(Collected data entries)
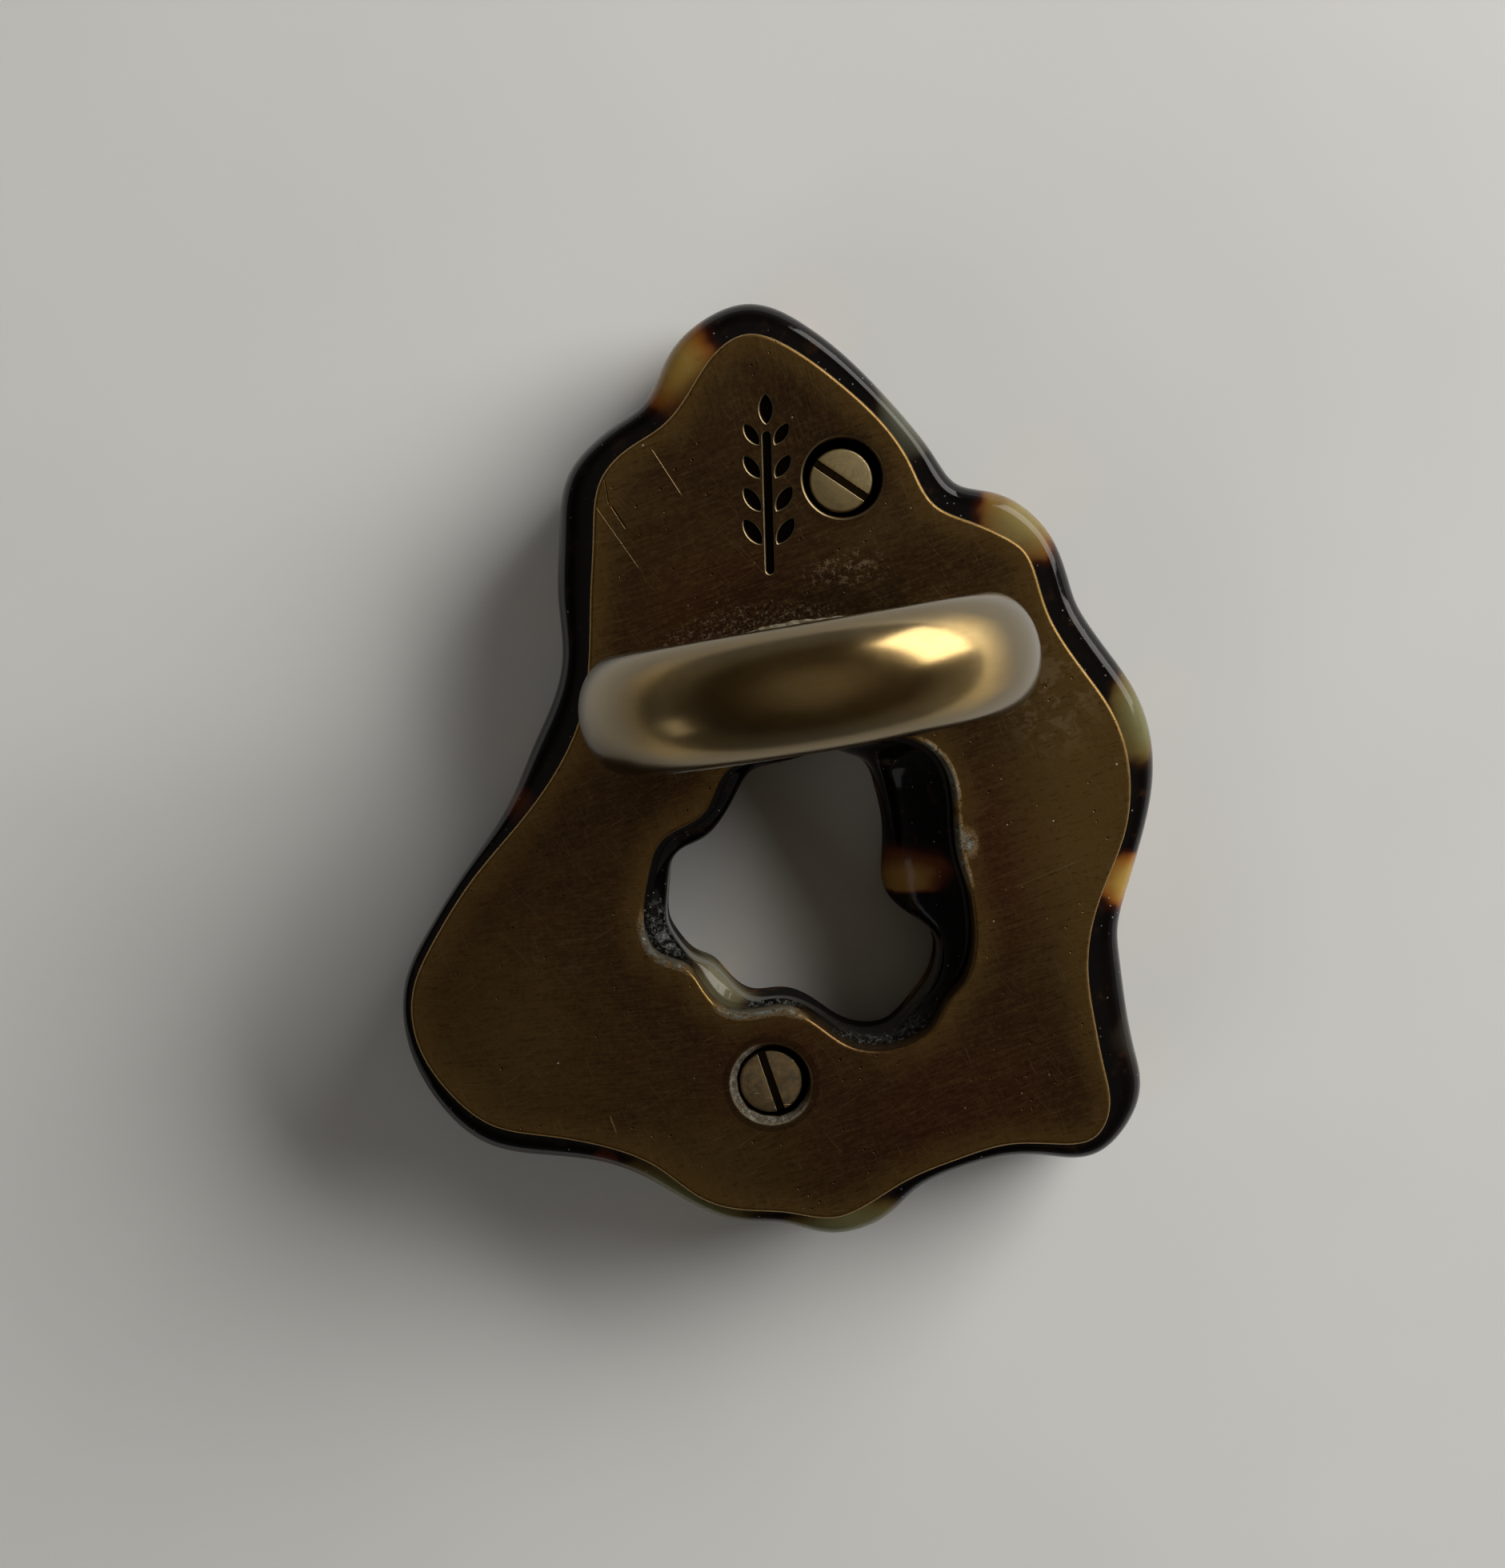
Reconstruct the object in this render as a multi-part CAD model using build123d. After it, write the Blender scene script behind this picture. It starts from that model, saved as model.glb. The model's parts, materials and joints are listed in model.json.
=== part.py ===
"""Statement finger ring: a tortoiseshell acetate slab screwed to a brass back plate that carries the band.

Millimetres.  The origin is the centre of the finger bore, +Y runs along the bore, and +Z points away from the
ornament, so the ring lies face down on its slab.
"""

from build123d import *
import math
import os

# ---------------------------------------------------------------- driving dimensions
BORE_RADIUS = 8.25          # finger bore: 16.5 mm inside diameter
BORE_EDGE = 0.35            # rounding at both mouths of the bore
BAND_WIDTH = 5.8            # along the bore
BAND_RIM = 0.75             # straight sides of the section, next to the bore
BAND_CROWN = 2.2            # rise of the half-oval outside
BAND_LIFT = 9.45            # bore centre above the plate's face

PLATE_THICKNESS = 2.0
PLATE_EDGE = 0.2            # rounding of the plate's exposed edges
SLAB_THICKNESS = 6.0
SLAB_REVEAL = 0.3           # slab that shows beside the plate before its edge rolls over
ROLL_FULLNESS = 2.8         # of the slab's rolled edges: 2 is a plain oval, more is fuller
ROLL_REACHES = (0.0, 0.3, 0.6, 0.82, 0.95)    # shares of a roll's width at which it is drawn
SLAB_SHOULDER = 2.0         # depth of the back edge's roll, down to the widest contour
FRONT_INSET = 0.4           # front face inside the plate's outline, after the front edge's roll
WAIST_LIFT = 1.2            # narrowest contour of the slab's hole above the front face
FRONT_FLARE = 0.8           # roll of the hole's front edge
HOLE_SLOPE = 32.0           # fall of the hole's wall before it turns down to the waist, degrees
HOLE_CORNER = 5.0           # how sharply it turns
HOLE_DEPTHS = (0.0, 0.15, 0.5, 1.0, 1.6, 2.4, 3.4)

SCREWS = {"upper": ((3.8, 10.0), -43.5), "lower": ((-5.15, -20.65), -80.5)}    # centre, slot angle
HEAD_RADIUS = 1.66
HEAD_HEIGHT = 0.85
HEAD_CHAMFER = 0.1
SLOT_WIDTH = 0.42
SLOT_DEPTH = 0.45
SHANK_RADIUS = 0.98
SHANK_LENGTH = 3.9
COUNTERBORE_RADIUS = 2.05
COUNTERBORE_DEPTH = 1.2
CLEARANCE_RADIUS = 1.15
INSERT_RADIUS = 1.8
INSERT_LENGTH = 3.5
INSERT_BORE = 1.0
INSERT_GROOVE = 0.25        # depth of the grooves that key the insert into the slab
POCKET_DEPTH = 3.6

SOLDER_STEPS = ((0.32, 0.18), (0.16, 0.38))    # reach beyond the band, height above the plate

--

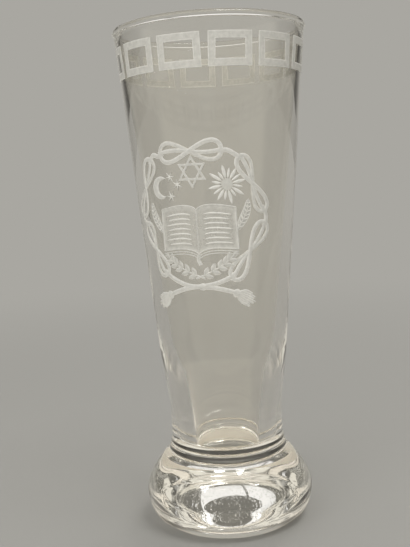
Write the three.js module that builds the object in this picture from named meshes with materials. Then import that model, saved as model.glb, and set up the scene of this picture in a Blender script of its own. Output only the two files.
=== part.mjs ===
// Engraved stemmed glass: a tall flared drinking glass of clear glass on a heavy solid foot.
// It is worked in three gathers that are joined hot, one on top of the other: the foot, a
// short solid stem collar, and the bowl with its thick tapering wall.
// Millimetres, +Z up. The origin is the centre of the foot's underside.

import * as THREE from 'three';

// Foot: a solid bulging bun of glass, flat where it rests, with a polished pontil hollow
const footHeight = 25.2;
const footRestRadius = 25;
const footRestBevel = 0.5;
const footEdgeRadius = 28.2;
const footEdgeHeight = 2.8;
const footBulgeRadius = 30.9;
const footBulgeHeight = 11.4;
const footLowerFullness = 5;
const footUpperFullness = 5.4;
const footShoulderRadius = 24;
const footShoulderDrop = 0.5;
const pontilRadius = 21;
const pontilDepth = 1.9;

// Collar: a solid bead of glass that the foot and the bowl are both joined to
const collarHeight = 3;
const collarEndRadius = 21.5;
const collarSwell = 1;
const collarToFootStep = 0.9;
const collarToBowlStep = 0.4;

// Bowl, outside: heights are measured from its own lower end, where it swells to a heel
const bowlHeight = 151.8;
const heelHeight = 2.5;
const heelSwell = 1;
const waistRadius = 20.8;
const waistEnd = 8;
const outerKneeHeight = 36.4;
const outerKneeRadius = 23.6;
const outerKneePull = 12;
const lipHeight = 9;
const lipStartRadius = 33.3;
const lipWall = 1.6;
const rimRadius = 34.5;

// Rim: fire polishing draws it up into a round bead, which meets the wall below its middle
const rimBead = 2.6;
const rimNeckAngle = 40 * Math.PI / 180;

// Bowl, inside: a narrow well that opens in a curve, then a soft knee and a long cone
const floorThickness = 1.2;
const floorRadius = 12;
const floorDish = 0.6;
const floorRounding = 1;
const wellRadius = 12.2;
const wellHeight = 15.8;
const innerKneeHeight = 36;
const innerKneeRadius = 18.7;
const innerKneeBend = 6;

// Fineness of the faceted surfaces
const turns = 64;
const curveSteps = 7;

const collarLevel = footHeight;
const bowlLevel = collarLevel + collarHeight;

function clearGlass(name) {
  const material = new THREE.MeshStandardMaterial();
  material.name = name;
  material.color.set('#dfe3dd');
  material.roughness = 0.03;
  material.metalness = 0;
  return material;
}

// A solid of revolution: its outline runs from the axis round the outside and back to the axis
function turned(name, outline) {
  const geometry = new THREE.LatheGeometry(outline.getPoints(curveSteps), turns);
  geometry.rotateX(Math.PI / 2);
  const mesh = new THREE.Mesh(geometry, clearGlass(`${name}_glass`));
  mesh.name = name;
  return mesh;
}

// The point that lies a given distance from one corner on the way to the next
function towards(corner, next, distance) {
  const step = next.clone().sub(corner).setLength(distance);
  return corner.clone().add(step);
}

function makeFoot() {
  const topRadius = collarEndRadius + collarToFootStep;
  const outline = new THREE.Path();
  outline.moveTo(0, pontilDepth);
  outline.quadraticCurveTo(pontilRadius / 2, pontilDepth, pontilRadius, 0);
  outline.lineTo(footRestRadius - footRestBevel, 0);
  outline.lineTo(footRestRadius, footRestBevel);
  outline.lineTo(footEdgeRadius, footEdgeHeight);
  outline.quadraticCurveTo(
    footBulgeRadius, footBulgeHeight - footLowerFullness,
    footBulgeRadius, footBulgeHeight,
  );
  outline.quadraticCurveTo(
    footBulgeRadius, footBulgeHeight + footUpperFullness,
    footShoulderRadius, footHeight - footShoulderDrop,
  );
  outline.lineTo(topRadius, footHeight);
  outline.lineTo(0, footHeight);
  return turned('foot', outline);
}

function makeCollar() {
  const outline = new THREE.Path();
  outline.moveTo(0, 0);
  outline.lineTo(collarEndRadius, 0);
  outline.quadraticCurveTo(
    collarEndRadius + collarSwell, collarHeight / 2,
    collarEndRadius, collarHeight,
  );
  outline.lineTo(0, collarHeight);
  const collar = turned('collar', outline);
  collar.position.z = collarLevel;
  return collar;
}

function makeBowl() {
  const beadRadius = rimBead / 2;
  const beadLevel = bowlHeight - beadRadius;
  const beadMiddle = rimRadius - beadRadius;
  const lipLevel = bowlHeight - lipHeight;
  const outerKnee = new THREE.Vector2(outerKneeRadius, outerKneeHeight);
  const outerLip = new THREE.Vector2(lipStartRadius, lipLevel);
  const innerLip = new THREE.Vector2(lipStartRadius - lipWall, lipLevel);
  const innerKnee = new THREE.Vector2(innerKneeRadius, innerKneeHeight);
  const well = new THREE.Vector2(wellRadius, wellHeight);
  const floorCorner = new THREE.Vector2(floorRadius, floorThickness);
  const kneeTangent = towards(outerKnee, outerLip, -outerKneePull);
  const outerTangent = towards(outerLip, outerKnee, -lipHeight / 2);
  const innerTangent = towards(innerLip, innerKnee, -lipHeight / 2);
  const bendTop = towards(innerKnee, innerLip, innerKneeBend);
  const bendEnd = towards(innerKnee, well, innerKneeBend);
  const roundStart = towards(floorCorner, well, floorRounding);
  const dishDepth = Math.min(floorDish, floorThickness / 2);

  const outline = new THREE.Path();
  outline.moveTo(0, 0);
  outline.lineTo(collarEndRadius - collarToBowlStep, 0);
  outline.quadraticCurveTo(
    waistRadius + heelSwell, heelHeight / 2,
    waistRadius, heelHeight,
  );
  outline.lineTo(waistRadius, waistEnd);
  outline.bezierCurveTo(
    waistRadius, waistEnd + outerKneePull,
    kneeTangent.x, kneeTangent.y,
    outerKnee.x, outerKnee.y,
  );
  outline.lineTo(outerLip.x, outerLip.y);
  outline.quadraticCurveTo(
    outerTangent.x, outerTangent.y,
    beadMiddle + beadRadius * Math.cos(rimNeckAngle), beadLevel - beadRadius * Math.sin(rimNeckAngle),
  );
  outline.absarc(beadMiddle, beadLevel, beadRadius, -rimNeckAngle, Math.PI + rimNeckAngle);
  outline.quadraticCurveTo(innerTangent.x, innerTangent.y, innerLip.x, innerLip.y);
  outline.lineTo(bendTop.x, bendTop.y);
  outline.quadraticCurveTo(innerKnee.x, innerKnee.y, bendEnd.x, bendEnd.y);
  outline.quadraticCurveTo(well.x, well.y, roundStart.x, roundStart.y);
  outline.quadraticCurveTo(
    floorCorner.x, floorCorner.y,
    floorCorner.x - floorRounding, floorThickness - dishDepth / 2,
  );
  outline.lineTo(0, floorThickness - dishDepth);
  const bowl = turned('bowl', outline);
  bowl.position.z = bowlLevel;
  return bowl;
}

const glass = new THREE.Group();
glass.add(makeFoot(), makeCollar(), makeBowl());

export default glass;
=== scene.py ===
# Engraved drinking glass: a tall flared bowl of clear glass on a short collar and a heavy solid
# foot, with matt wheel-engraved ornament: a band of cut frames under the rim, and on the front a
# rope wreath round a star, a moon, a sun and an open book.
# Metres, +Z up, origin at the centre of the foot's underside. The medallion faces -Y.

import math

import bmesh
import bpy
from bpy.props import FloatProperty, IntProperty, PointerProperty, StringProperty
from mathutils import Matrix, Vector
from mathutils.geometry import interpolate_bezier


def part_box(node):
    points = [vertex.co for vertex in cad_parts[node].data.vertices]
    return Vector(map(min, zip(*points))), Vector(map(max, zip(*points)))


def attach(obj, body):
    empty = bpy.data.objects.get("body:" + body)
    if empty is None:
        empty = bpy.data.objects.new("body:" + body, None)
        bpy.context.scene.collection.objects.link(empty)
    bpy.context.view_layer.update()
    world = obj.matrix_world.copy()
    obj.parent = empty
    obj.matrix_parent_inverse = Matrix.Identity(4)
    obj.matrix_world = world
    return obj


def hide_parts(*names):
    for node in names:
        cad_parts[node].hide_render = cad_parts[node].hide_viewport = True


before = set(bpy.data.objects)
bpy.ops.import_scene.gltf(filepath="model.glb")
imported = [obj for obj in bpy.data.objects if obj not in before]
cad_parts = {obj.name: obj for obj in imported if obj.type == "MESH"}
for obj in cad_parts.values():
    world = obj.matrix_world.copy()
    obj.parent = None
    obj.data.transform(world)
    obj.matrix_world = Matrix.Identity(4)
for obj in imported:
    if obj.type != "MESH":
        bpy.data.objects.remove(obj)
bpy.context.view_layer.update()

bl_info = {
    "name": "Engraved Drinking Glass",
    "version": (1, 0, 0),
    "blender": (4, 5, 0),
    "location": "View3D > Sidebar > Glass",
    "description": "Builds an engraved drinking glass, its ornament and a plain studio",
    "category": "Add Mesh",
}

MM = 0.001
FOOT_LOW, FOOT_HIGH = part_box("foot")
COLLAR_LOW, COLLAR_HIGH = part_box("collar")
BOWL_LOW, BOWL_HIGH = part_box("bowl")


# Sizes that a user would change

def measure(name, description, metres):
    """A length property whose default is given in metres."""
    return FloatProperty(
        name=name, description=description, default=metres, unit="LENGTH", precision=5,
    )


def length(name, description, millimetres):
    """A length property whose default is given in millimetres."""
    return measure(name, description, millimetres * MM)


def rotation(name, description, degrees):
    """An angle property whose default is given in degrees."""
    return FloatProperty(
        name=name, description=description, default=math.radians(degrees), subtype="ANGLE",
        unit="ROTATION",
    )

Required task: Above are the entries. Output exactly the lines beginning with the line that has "Write the three.js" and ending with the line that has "const pontilDepth = 1.9;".

Solution to the exercise:
Write the three.js module that builds the object in this picture from named meshes with materials. Then import that model, saved as model.glb, and set up the scene of this picture in a Blender script of its own. Output only the two files.
=== part.mjs ===
// Engraved stemmed glass: a tall flared drinking glass of clear glass on a heavy solid foot.
// It is worked in three gathers that are joined hot, one on top of the other: the foot, a
// short solid stem collar, and the bowl with its thick tapering wall.
// Millimetres, +Z up. The origin is the centre of the foot's underside.

import * as THREE from 'three';

// Foot: a solid bulging bun of glass, flat where it rests, with a polished pontil hollow
const footHeight = 25.2;
const footRestRadius = 25;
const footRestBevel = 0.5;
const footEdgeRadius = 28.2;
const footEdgeHeight = 2.8;
const footBulgeRadius = 30.9;
const footBulgeHeight = 11.4;
const footLowerFullness = 5;
const footUpperFullness = 5.4;
const footShoulderRadius = 24;
const footShoulderDrop = 0.5;
const pontilRadius = 21;
const pontilDepth = 1.9;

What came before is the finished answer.